A few weeks ago, when I went to see the Sox play the Nationals at the marvelous Nationals Park, I found myself at Fenway South, full of Boston fans who hardly spoke to each other and walked around with a sense of contentment stemming from the fact that they'd all seen their team win the Series in their lifetimes. I cheered for the Sox, of course (and they lost), but I felt quite a bit of sympathy for the Nats and their fans, given that DC's multi-franchise history hasn't produced a champion since well before World War II.

If I understood well enough the Steve Carell character and his analysis of Marcel Proust in Little Miss Sunshine (as you can tell, I'm quite literate--and the worst part is that I could actually read Proust in French if I wanted to), it's the suffering that makes the person, not the outcome. We are who we are because of all the lousy stuff we've been through, or something like that.

Well, I'll extrapolate that to Red Sox fans. Yeah, it's better to be a fan now that the Sox have guaranteed us all good memories. But the thrill of the chase, the quest for alleviation of pain and frustration, the endless battle to finally conquer the Yankees--that stuff is gone, and it's not coming back. It's gone forever, and although I don't really want it to come back...I actually kind of do.

The Red Sox now are just a team that wins a lot of games and has a big fan base. They're not that fundamentally different anymore from the late-'80s or early-'90s Twins (except that the Sox have more fans) or from the Cardinals of the '80s or the A's or Reds of the '70s. The drama is gone; the forlorn calls to WEEI are gone; the horrible Dan Shaugnessy columns that indulged in the Sox' plight are gone...and Nomar is gone.

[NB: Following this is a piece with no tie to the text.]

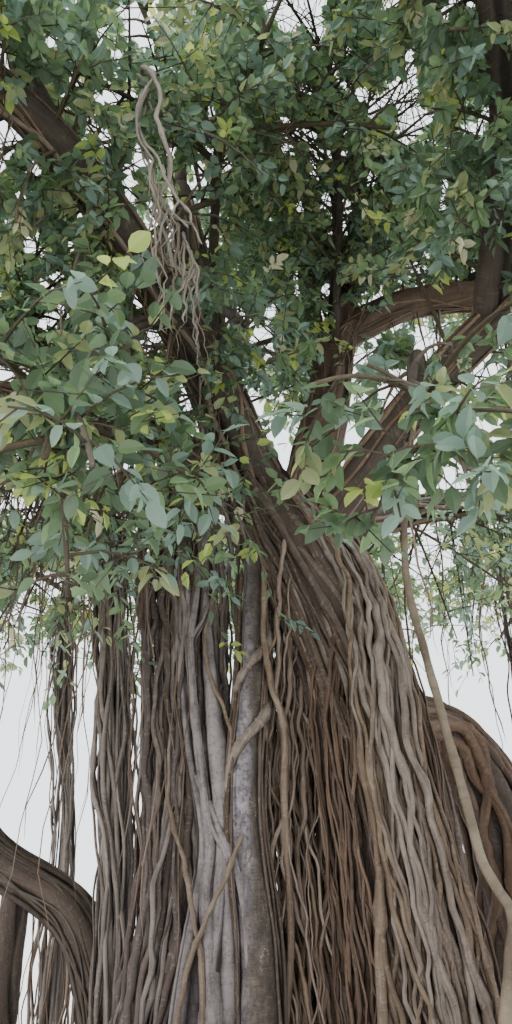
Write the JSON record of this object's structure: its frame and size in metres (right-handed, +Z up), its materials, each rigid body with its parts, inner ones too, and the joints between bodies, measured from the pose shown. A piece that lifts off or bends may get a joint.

It's better this way. I know that. But it's kind of not...sometimes. Seeing Nomar stride around Fenway this week reminded me of how things used to be and how they'll never be again.

Of course, there's always my first love in Boston sports, my unhealthy obsession for a decade-and-a-half and a team that's still a relative loser (although I think that it's getting better...). There's always...oh yes...undoubtedly...the Boston Bruins. But there will be many, many, many long, long, long posts on them to follow. Oh yes. Get ready. Hockey starts up again in the fall. Not soon enough.